When the Data Lake is shut down and then restarted, sometimes the Solr service starts incorrectly, causing backups and restore to fail.

To resolve, restart Solr service after the Data Lake is started.

{{Failed to check the existance of s3a://eng-sdx-datalake/smith-perf-1/backup_01/. Is it valid?}} or Could not verify the existence of s3a://eng-sdx-datalake/smith-perf-1/backup_01/ -- Is it accessible?

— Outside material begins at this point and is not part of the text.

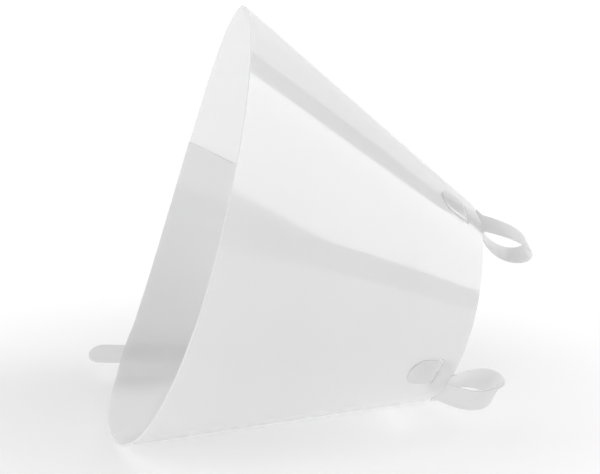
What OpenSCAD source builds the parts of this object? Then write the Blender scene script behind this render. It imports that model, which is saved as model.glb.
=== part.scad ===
// Protective cone for a small animal's neck: one springy plastic sheet rolled
// into a cone that overlaps itself, locked by a strip woven through slots, with
// strap tabs looped back at the neck edge. It lies on its side on a floor (z = 0),
// wide end towards -X, neck towards +X.

/* [Cone] */
// Distance along the sheet from the cone's point to the neck edge
neck_s = 137; // [130:1:145]
// Depth of the cone along the sheet, neck edge to wide rim
depth = 150; // [145:1:160]
// Mean half angle of the rolled cone, degrees
half_angle = 24.5; // [24:0.1:25]
// How far the cone squashes under its own weight: half angle lost at top and bottom and gained at the sides, degrees
squash = 2.1; // [1.8:0.1:2.4]
// How much more the top bulges than the underside, degrees
egg = 0.5; // [0.3:0.1:0.7]
// Small four-sided waviness of the section, degrees
four = 0.1; // [0:0.05:0.2]
// Rise of the cone's axis towards the wide end as it lies, degrees
tilt = 18.3; // [18.1:0.1:18.5]

/* [Sheet] */
// Thickness of the plastic sheet
sheet_t = 0.8; // [0.7:0.05:0.9]
// Angle round the cone, from straight down, of the inside free edge, degrees
inner_edge = 103; // [95:1:110]
// Angle round the cone, from straight down, of the outside free edge, degrees
outer_edge = 24; // [22:1:26]
// Gap between the two layers where they overlap
layer_gap = 0.3; // [0.25:0.05:0.35]

/* [Locking strip] */
// Width of the strip
strip_w = 15; // [13:0.5:16]
// Angle round the cone of the strip's middle, degrees
strip_at = 40; // [39:0.5:42]
// How far the strip's round end stands past the wide rim
strip_past = 20; // [15:1:24]
// Distance from the neck edge to the strip's hidden end
strip_start = 5; // [3:1:8]
// Room between strip and sheet
strip_room = 0.35; // [0.3:0.05:0.4]

/* [Neck loops] */
// Width of the strap tabs
tab_w = 15; // [13:0.5:16]
// Length of each tongue end outside its slot
tongue = 16; // [14:1:18]
// Distance from the neck edge to each tongue's slot
tongue_slot = 11.5; // [11:0.5:13]

/* [Hidden] */
$fn = 32;

rim_s = neck_s + depth;
white = [0.93, 0.94, 0.95];
loop_n = 28;
// angles round the cone of each loop's root and of its tongue's tip
top_at = -151.7;   top_tip = -147;
front_at = -54.5;  front_tip = -70;
under_at = 18;     under_tip = 10;
// how far the hidden loop's root sits in, on the inner layer of the overlap
under_in = 1.08;

// --- the cone's shape: a rolled flat sheet, so every line to its point is straight
function theta(p) = half_angle - squash * cos(2 * p) - egg * cos(3 * p) - four * cos(4 * p);
// unit line from the point towards the wide rim at angle p (0 down, 90 towards +Y, 180 up)
function raw(p) = let (t = theta(p)) [-cos(t), sin(t) * sin(p), -sin(t) * cos(p)];
function lean(v) = [v[0] * cos(tilt) + v[2] * sin(tilt), v[1], -v[0] * sin(tilt) + v[2] * cos(tilt)];
function dir(p) = lean(raw(p));
function unit(v) = v / norm(v);
// direction round the cone, towards growing p, and the outward normal
function along(p) = unit(dir(p + 0.5) - dir(p - 0.5));
function out(p) = unit(cross(dir(p), along(p)));

turn = 360 + inner_edge - outer_edge;
drop = sheet_t + layer_gap;

// --- where the cone's point sits, so that the whole thing stands on z = 0 about x = y = 0
low_z = min([for (u = [0 : 1 : turn]) (dir(inner_edge - u) * rim_s + out(inner_edge - u) * layer(u))[2]]);
strip_tip_x = (dir(strip_at) * (rim_s + strip_past))[0];
reach_x = max(concat([for (q = loop_mid(top_at, 0.6, 53, 26.7, 34, -28.5, 3)) q[0]],
              [for (q = loop_mid(front_at, 1, 37.7, 35.5, 45.3, -10.5, -7)) q[0]]));
apex = [-(strip_tip_x + reach_x) / 2, 0, -low_z];

// a point on or off the cone: s along the sheet from the point, p round it, n outwards
function at(s, p, n = 0) = apex + dir(p) * s + out(p) * n;
// degrees round the cone that w millimetres make at s
function deg(w, s, p) = w / (norm(dir(p + 0.5) - dir(p - 0.5)) * s);
// smooth step from 0 to 1
function ease(x) = let (c = min(1, max(0, x))) c * c * (3 - 2 * c);

// --- the rolled sheet: u runs from the inside free edge, down and round, to the outside one
// outward offset of the sheet's outer face, stepping in under the overlap
function layer(u) = let (p = inner_edge - u) -drop * (1 - ease((outer_edge - 4 - p) / 80));
// slots of the locking strip, as distances from the neck edge
strip_slots = [14, 40, 66, 92];
// +1 where the sheet passes outside the strip, -1 where it passes inside
function side(s) = let (k = len([for (q = strip_slots) if (s > neck_s + q) 1])) (k % 2 == 0) ? -1 : 1;
bow = sheet_t * 1.5 + layer_gap / 2 + strip_room;
slot_half = strip_w / 2 + 4.5;
// the bow of both layers over or under the strip at x millimetres to its side
function bowed(s, p) = let (x = abs(p - strip_at) / deg(1, s, strip_at))
    side(s) * (bow + (side(s) > 0 ? flat(s) : 0)) * ease((slot_half - 0.5 - x) / 3.6);
// how far the cone curves away from the flat strip at the strip's edge
function flat(s) = pow(strip_w / 2, 2) / 2 * deg(1, s, strip_at) * PI / 180;

function wrap(a) = a > 180 ? wrap(a - 360) : a <= -180 ? wrap(a + 360) : a;
function sheet_pt(u, s, n) = let (p = inner_edge - u, q = wrap(p))
    at(s, p, layer(u) + n + (q > strip_at - 20 && q < strip_at + 20 ? bowed(s, q) : 0));

function near_strip(u) = let (q = wrap(inner_edge - u)) abs(q - strip_at) < 13;
sheet_u = [for (k = [0 : 1 : floor(turn)]) if (k % 5 == 0 || near_strip(k)) k, if (floor(turn) % 5 != 0 && !near_strip(floor(turn))) turn];
sheet_s = concat([neck_s], [for (q = strip_slots) each [neck_s + q - 0.4, neck_s + q + 0.4]], [rim_s]);

// closed solid between two matching grids of points, a outside and b inside
module skin(a, b) {
    ni = len(a); nj = len(a[0]); m = ni * nj;
    pts = concat([for (r = a) each r], [for (r = b) each r]);
    function id(i, j) = i * nj + j;
    faces = concat(
        [for (i = [0 : ni - 2], j = [0 : nj - 2]) each [
            [id(i, j), id(i + 1, j), id(i + 1, j + 1)], [id(i, j), id(i + 1, j + 1), id(i, j + 1)],
            [m + id(i, j), m + id(i + 1, j + 1), m + id(i + 1, j)], [m + id(i, j), m + id(i, j + 1), m + id(i + 1, j + 1)]]],
        [for (i = [0 : ni - 2]) each [
            [id(i, 0), m + id(i, 0), m + id(i + 1, 0)], [id(i, 0), m + id(i + 1, 0), id(i + 1, 0)],
            [id(i, nj - 1), id(i + 1, nj - 1), m + id(i + 1, nj - 1)], [id(i, nj - 1), m + id(i + 1, nj - 1), m + id(i, nj - 1)]]],
        [for (j = [0 : nj - 2]) each [
            [id(0, j), id(0, j + 1), m + id(0, j + 1)], [id(0, j), m + id(0, j + 1), m + id(0, j)],
            [id(ni - 1, j), m + id(ni - 1, j), m + id(ni - 1, j + 1)], [id(ni - 1, j), m + id(ni - 1, j + 1), id(ni - 1, j + 1)]]]);
    polyhedron(points = pts, faces = faces, convexity = 8);
}

// places a child whose X runs along the sheet towards the wide rim, Y round it and Z outwards
module on_cone(s, p) {
    x = dir(p); z = out(p); y = cross(z, x); o = at(s, p);
    multmatrix([[x[0], y[0], z[0], o[0]], [x[1], y[1], z[1], o[1]], [x[2], y[2], z[2], o[2]], [0, 0, 0, 1]]) children();
}

// a slot cut through both layers, round-ended, running round the cone
module slot(s, p, half, w, deep = 8) {
    on_cone(s, p) translate([0, 0, -deep]) linear_extrude(deep * 2) {
        translate([-w / 2, -half + w / 2]) square([w, 2 * half - w]);
        for (k = [-1, 1]) translate([0, k * (half - w / 2)]) circle(w / 2, $fn = 24);
    }
}

// --- neck loops: a tab that leaves the neck edge, bows out, turns back and ends just inside the edge
// each point is [distance past the neck edge, distance outwards] on a Bezier curve
function bez(p0, p1, p2, p3, u) = pow(1 - u, 3) * p0 + 3 * pow(1 - u, 2) * u * p1 + 3 * (1 - u) * u * u * p2 + pow(u, 3) * p3;
function loop_uv(a, l1, t1, l2, t2) = let (p0 = [a, -sheet_t / 2], p3 = [a, -sheet_t * 1.5 - 0.3])
    [for (k = [0 : loop_n]) bez(p0, p0 + l1 * [cos(t1), sin(t1)], p3 + l2 * [cos(t2), sin(t2)], p3, k / loop_n)];
function loop_mid(p, a, l1, t1, l2, t2, skew, belly = 0, low = 0) = let (c = loop_uv(a, l1, t1, l2, t2))
    [for (k = [0 : loop_n]) dir(p) * (neck_s - c[k][0]) + out(p) * (c[k][1] - low)
        + along(p) * (skew * k / loop_n + belly * pow(sin(180 * k / loop_n), 2))];

// a strap of width w and thickness t along mid points, its width turned by twist at the far end
module strap(mid, p, w, t, twist) {
    n = len(mid) - 1;
    function tan_at(k) = unit(mid[min(n, k + 1)] - mid[max(0, k - 1)]);
    function wide(k) = let (e = twist * pow(sin(180 * k / n), 0.7), v = along(p) * cos(e) + out(p) * sin(e), g = tan_at(k))
        unit(v - g * (v * g));
    function nrm(k) = cross(wide(k), tan_at(k));
    a = [for (k = [0 : n]) [for (j = [-1, 0, 1]) apex + mid[k] + wide(k) * j * w / 2 + nrm(k) * t / 2]];
    b = [for (k = [0 : n]) [for (j = [-1, 0, 1]) apex + mid[k] + wide(k) * j * w / 2 - nrm(k) * t / 2]];
    skin(a, b);
}

// the fixed end of a tab: inside the neck, out through its slot, round tip outside
module tongue_end(p, p_tip, lay_in, lay_out) {
    t = sheet_t; c = 0.25;
    s0 = neck_s + 0.8; s1 = neck_s + tongue_slot - 2; s2 = neck_s + tongue_slot + 2; s3 = s2 + tongue - 2;
    hi = lay_out + c + t / 2; lo = lay_in - c - t / 2;
    rows = concat(
        [for (k = [0 : 3]) [s0 + (s1 - s0) * k / 3, lo]],
        [for (k = [1 : 9]) [s1 + (s2 - s1) * k / 10, lo + (hi - lo) * ease(k / 10)]],
        [for (k = [0 : 5]) [s2 + (s3 - tab_w / 2 - s2) * k / 5, hi]],
        [for (k = [1 : 9]) [s3 - tab_w / 2 + tab_w / 2 * sin(10 * k), hi]]);
    function half(s) = s < s3 - tab_w / 2 ? tab_w / 2 : sqrt(max(0.3, pow(tab_w / 2, 2) - pow(s - s3 + tab_w / 2, 2)));
    function turn_to(s) = p + (p_tip - p) * ease((s - s0) / (s1 - s0 + 1));
    function pt(r, j, e) = at(r[0], turn_to(r[0]) + j * deg(half(r[0]), r[0], p), r[1] + e);
    // thickness is measured square to the strap where it climbs through the slot
    function thick(k) = let (d = rows[min(len(rows) - 1, k + 1)] - rows[max(0, k - 1)]) t / 2 * norm(d) / max(0.001, abs(d[0]));
    a = [for (k = [0 : len(rows) - 1]) [for (j = [-1 : 0.5 : 1]) pt(rows[k], j, min(thick(k), t * 0.8))]];
    b = [for (k = [0 : len(rows) - 1]) [for (j = [-1 : 0.5 : 1]) pt(rows[k], j, -min(thick(k), t * 0.8))]];
    skin(b, a);
}

module cone_sheet() {
    color(white) difference() {
        skin([for (u = sheet_u) [for (s = sheet_s) sheet_pt(u, s, -sheet_t)]],
             [for (u = sheet_u) [for (s = sheet_s) sheet_pt(u, s, 0)]]);
        for (q = strip_slots) slot(neck_s + q, strip_at, slot_half, 2.4);
        slot(neck_s + tongue_slot, top_tip, tab_w / 2 + 1, 4.6);
        slot(neck_s + tongue_slot, front_tip, tab_w / 2 + 1, 4.6);
        slot(neck_s + tongue_slot, under_tip, tab_w / 2 + 1, 4.6);
    }
}

module locking_strip() {
    len_s = rim_s + strip_past - (neck_s + strip_start);
    mid = -(sheet_t * 2 + layer_gap) / 2;
    color(white) on_cone(neck_s + strip_start, strip_at) translate([0, 0, mid - sheet_t / 2]) linear_extrude(sheet_t) {
        translate([4, -strip_w / 2]) square([len_s - 4 - strip_w / 2, strip_w]);
        translate([0, -strip_w / 2 + 4]) square([8, strip_w - 8]);
        for (k = [-1, 1]) translate([4, k * (strip_w / 2 - 4)]) circle(4);
        translate([len_s - strip_w / 2, 0]) circle(strip_w / 2);
    }
}

module neck_loop_top() { color(white) strap(loop_mid(top_at, 0.6, 53, 26.7, 34, -28.5, 3), top_at, tab_w, sheet_t, 6); }
module neck_loop_front() { color(white) strap(loop_mid(front_at, 1, 37.7, 35.5, 45.3, -10.5, -7), front_at, tab_w, sheet_t, 15.5); }
module neck_loop_under() { color(white) strap(loop_mid(under_at, 1, 42, 43.25, 38, -10, -4, 12, under_in), under_at, tab_w, sheet_t, 5.6); }
module tongue_end_top() { color(white) tongue_end(top_at + 3, top_tip, -sheet_t, 0); }
module tongue_end_front() { color(white) tongue_end(front_at - 7, front_tip, -sheet_t, 0); }
module tongue_end_under() { color(white) tongue_end(under_at - 4, under_tip, -sheet_t * 2 - layer_gap, -1); }

cone_sheet();
locking_strip();
neck_loop_top();
neck_loop_front();
neck_loop_under();
tongue_end_top();
tongue_end_front();
tongue_end_under();
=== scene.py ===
import math

import bmesh
import bpy
import numpy as np
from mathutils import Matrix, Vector


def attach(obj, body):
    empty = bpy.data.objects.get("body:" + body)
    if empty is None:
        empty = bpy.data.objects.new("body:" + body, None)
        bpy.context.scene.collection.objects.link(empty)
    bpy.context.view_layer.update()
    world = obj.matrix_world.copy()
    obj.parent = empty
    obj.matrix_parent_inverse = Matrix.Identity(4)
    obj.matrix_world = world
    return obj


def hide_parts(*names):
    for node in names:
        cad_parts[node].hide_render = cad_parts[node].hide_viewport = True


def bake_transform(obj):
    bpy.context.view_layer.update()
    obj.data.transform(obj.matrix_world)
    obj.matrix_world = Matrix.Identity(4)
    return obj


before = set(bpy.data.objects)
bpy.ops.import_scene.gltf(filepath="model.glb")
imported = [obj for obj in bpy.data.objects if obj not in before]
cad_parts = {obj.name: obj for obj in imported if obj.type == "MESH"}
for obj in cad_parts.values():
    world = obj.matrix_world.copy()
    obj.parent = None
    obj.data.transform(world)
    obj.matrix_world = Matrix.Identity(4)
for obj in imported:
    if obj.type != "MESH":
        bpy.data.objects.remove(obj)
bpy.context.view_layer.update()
MM = 0.001
rad = math.radians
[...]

These error messages can be caused by either a permissions issue (the Data Lake/environment does not have access to the bucket), or you have designated a bucket that does not exist.

"Solr failure: Could not find a backup repository with name ..."

If you receive this error and you are attempting a backup on Runtime version 7.2.0 or earlier, then backup and restore operations are not supported on your current version.